Blue States DEFY Trump SNAP Crackdown

(PatriotNews.net) – Twenty-one blue states are daring the Trump administration to cut SNAP administrative money rather than share basic data needed to catch fraud.

Quick Take

  • USDA Secretary Brooke Rollins says states must provide SNAP recipient data requested in February 2025 to help detect fraud and duplicate claims.
  • Rollins says 29 states and Guam complied, while 21 states plus Washington, D.C., refused, citing privacy and immigration-enforcement concerns.
  • The threatened penalty targets federal administrative reimbursements—not SNAP food benefits—though state-level disruptions could still follow if budgets tighten.
  • Rollins pointed to fraud indicators including allegedly tens of thousands of deceased individuals still receiving benefits and people claiming benefits in multiple states.
  • With lawsuits and political messaging flying, the bigger question is whether program integrity can be improved without turning welfare administration into an immigration proxy war.

What Rollins Actually Threatened—and What She Didn’t

USDA Secretary Brooke Rollins delivered the warning during a Trump cabinet meeting: states that refuse to turn over requested SNAP recipient data could see federal administrative funding withheld, potentially starting “next week,” until they comply. Several headlines and social media summaries framed the move as a plan to “cut SNAP,” but reporting based on USDA messaging emphasized the distinction—benefits are federally funded, while administrative operations are jointly financed with states.

That distinction matters to families who rely on SNAP and to taxpayers who fund it. USDA typically covers the full value of benefits, while sharing administrative costs with states. Rollins’ leverage point is the administrative side—payments that help states run eligibility systems, call centers, and casework. Even if benefit dollars keep flowing, administrative disruptions can still slow processing, increase errors, and create backlogs that punish honest recipients.
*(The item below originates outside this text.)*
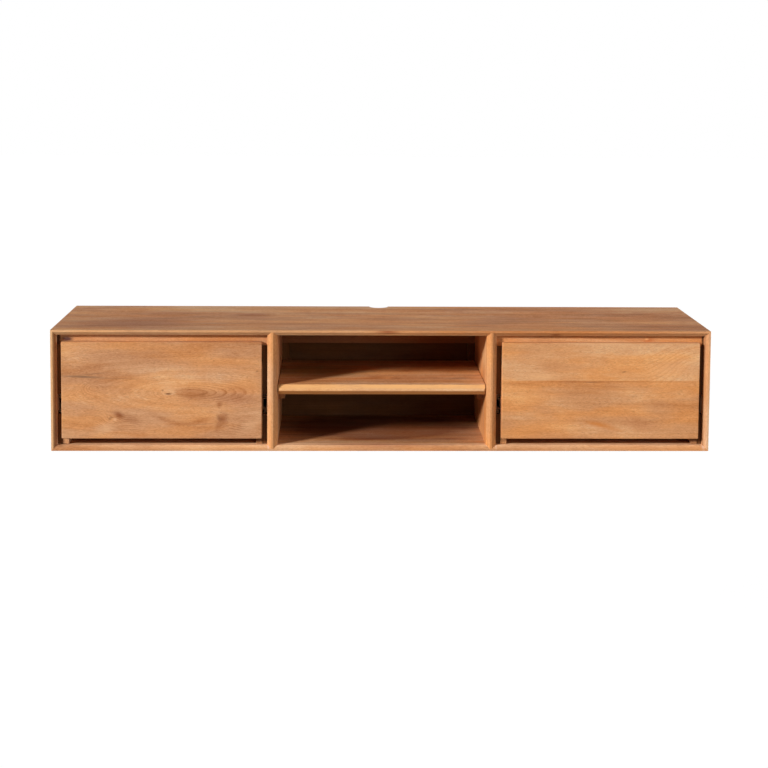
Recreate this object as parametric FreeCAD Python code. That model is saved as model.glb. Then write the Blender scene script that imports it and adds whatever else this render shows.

The Data Fight: Fraud Detection vs. Privacy and Immigration Fears

USDA’s data request, issued in February 2025, sought information such as Social Security numbers and addresses so federal and state systems can cross-check records for ineligible or duplicate enrollment. Rollins’ team argues those matches are essential to stop abuses like multi-state claiming and benefits continuing after a recipient’s death. According to the accounts of the cabinet discussion, Rollins cited examples including roughly 186,000 deceased individuals purportedly still receiving benefits.

Refusing states—described as 21 “blue” states and Washington, D.C., in the reporting—counter that the request risks privacy violations and could expose sensitive information to misuse. Some state officials also worry that data sharing could support immigration enforcement, especially in jurisdictions that market themselves as sanctuaries. Those concerns help explain why this dispute is not just a technical compliance issue; it sits at the intersection of welfare policy, federalism, and immigration politics in an already polarized era.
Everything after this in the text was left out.